Summary: We have made contributions to the methodological development for handling missing
data problems in clinical trials and its applications. Among the many challenges that
researchers face in using clinical data, missing data poses a substantial, complex and yet
unappreciated threat to validity.
Towards addressing issues of missing data, we developed unbiased, efficient statistical
approaches by incorporating missing data methods into various statistical models for the
analysis of health data with incomplete observations.

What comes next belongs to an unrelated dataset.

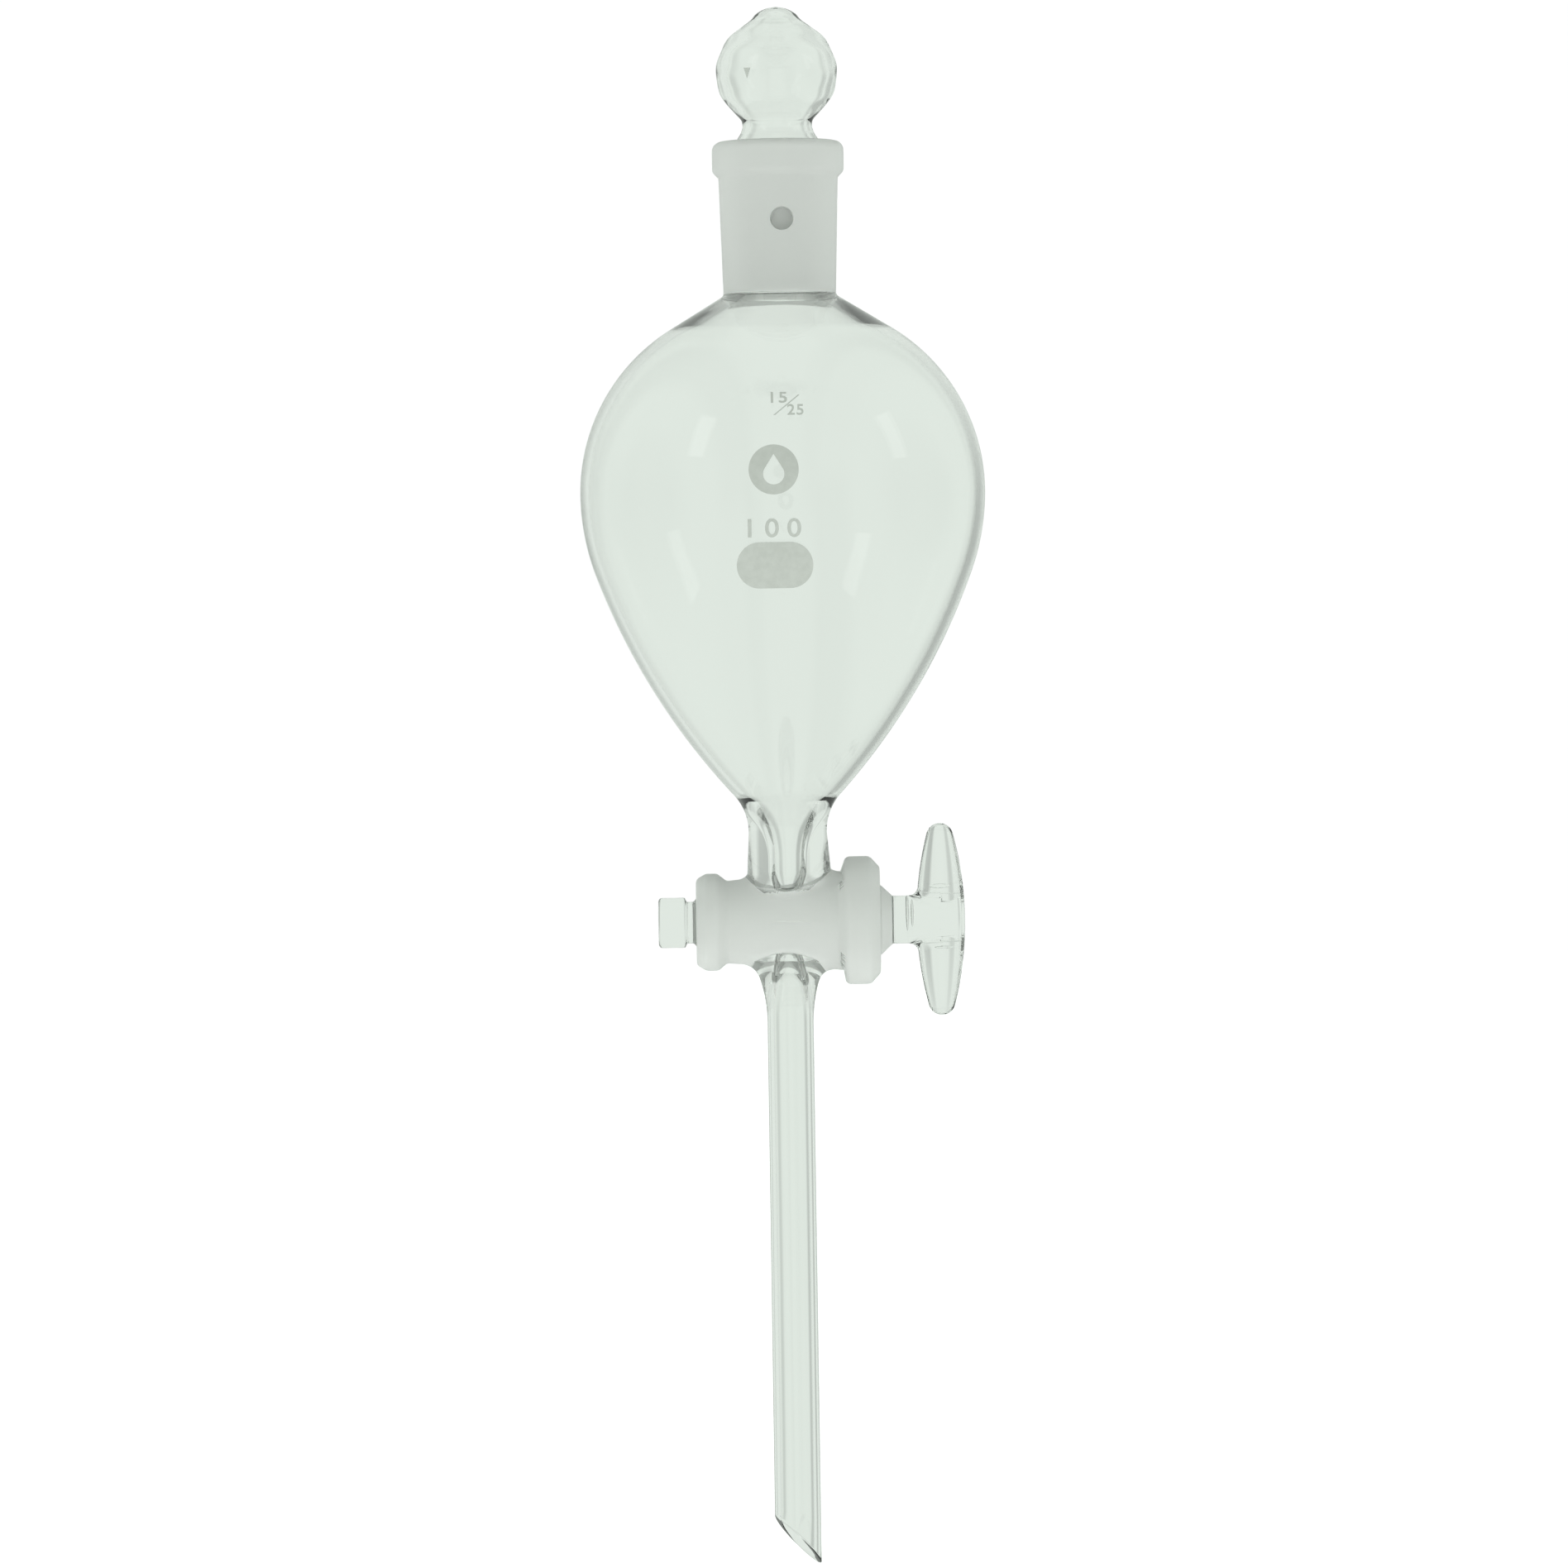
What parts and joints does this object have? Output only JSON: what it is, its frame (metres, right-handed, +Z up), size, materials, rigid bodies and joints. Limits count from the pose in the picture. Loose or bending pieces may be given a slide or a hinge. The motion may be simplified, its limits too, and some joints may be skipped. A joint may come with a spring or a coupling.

We also developed statistical computing tools to make our approaches flexible and computationally
easy to implement.
Develop statistical methods for longitudinal studies in AIDS clinical trials and HIV
vaccine efficacy trials.
Summary: Treatment effects on longitudinal markers of HIV disease progression may vary
with time since an unknown/censored time origin. Traditional longitudinal models that misplace
the time origin by ignoring censoring may lead substantial bias. We proposed more accurate
estimation methods for treatment effects using expectation-maximization approach to deal with
the censored time origin.
Another challenging problem is that treatment effects may also vary with time or other
covariates since treatment randomization/switching in HIV vaccine efficine trials. We proposed
generalized semiparametric mixed varying-coefficient effects models to accommodate a variety of
link functions and flexibly model different types of covariate effects, including time-constant,
time-varying and covariate-varying effects.